**Work to be completed:** Your task is to reproduce the material exactly.

******************************

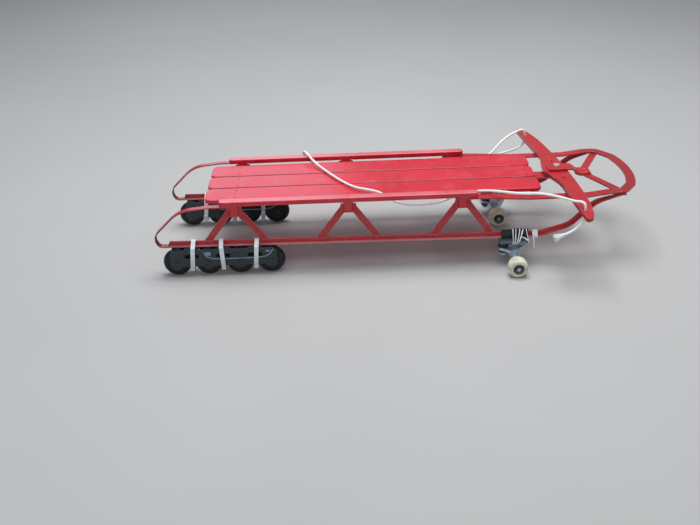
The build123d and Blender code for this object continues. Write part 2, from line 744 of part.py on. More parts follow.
knot_r = 8.0
knot_squeeze = 2.5
knot_top_z = bar_top_z - bar_sheet
knot_low_z = knot_top_z + knot_squeeze - 2 * knot_r + 1
exit_z = bar_top_z + 1.0
right_exit = bar_point(rope_hole_w, -rope_hole_u, exit_z)
left_exit = bar_point(rope_hole_w, rope_hole_u, exit_z)
rope_route = [
    right_exit,
    (right_exit[0], right_exit[1], 206.2),
    (427.2, -243.6, 208.4),
    (416, -231.5, 203.5),
    (403, -214.5, 201.5),
    (386, -197, 200.5),
    (366, -180.5, 200),
    (340, -167.5, 199.3),
    (302, -165.5, 198.5),
    (262, -150, 198),
    (228, -132, 195.5),
    (199, -121.2, 190.5),
    (170, -119.6, 187),
    (145, -119.4, 185),
    (124, -123, 173.5),
    (98, -130, 166.5),
    (62, -133.5, 163.5),
    (26, -132, 164),
    (-6, -126, 170),
    (-32, -120, 185),
    (-50, -116, 196),
    (-74, -105, 198.5),
    (-106, -84, 195.5),
    (-138, -42, 194.5),
    (-166, 6, 194.5),
    (-192, 54, 194.5),
    (-216, 98, 198),
    (-232, 128, 208),
    (-243, 154, 208),
    (-246, 173, 190),
    (-228, 175, 166),
    (-178, 172, 152),
    (-112, 171, 142),
    (-32, 171, 138),
    (52, 171, 140),
    (136, 171, 146),
    (206, 171, 156),
    (250, 171.5, 160),
    (279, 174, 168),
    (297, 186, 182),
    (313, 202, 192),
    (331, 220, 198),
    (351, 237, 202),
    (364, 245, 204.5),
    (377.6, 252.2, 208.4),
    (left_exit[0], left_exit[1], 206.2),
    left_exit,
]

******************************

**Finished answer:**
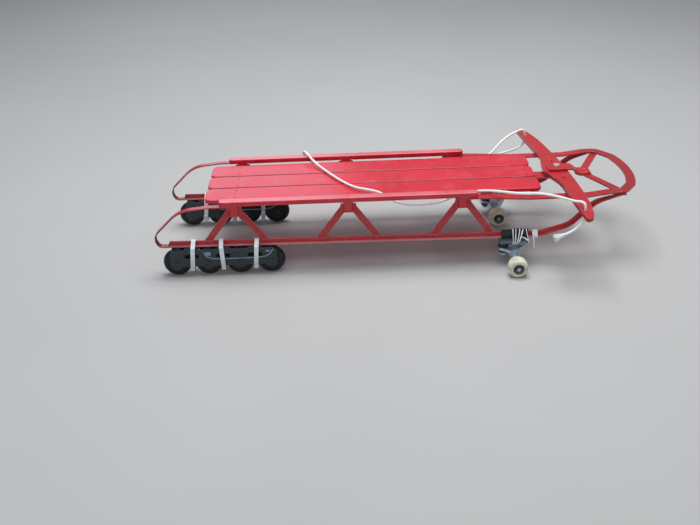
The build123d and Blender code for this object continues. Write part 2, from line 744 of part.py on. More parts follow.
knot_r = 8.0
knot_squeeze = 2.5
knot_top_z = bar_top_z - bar_sheet
knot_low_z = knot_top_z + knot_squeeze - 2 * knot_r + 1
exit_z = bar_top_z + 1.0
right_exit = bar_point(rope_hole_w, -rope_hole_u, exit_z)
left_exit = bar_point(rope_hole_w, rope_hole_u, exit_z)
rope_route = [
    right_exit,
    (right_exit[0], right_exit[1], 206.2),
    (427.2, -243.6, 208.4),
    (416, -231.5, 203.5),
    (403, -214.5, 201.5),
    (386, -197, 200.5),
    (366, -180.5, 200),
    (340, -167.5, 199.3),
    (302, -165.5, 198.5),
    (262, -150, 198),
    (228, -132, 195.5),
    (199, -121.2, 190.5),
    (170, -119.6, 187),
    (145, -119.4, 185),
    (124, -123, 173.5),
    (98, -130, 166.5),
    (62, -133.5, 163.5),
    (26, -132, 164),
    (-6, -126, 170),
    (-32, -120, 185),
    (-50, -116, 196),
    (-74, -105, 198.5),
    (-106, -84, 195.5),
    (-138, -42, 194.5),
    (-166, 6, 194.5),
    (-192, 54, 194.5),
    (-216, 98, 198),
    (-232, 128, 208),
    (-243, 154, 208),
    (-246, 173, 190),
    (-228, 175, 166),
    (-178, 172, 152),
    (-112, 171, 142),
    (-32, 171, 138),
    (52, 171, 140),
    (136, 171, 146),
    (206, 171, 156),
    (250, 171.5, 160),
    (279, 174, 168),
    (297, 186, 182),
    (313, 202, 192),
    (331, 220, 198),
    (351, 237, 202),
    (364, 245, 204.5),
    (377.6, 252.2, 208.4),
    (left_exit[0], left_exit[1], 206.2),
    left_exit,
]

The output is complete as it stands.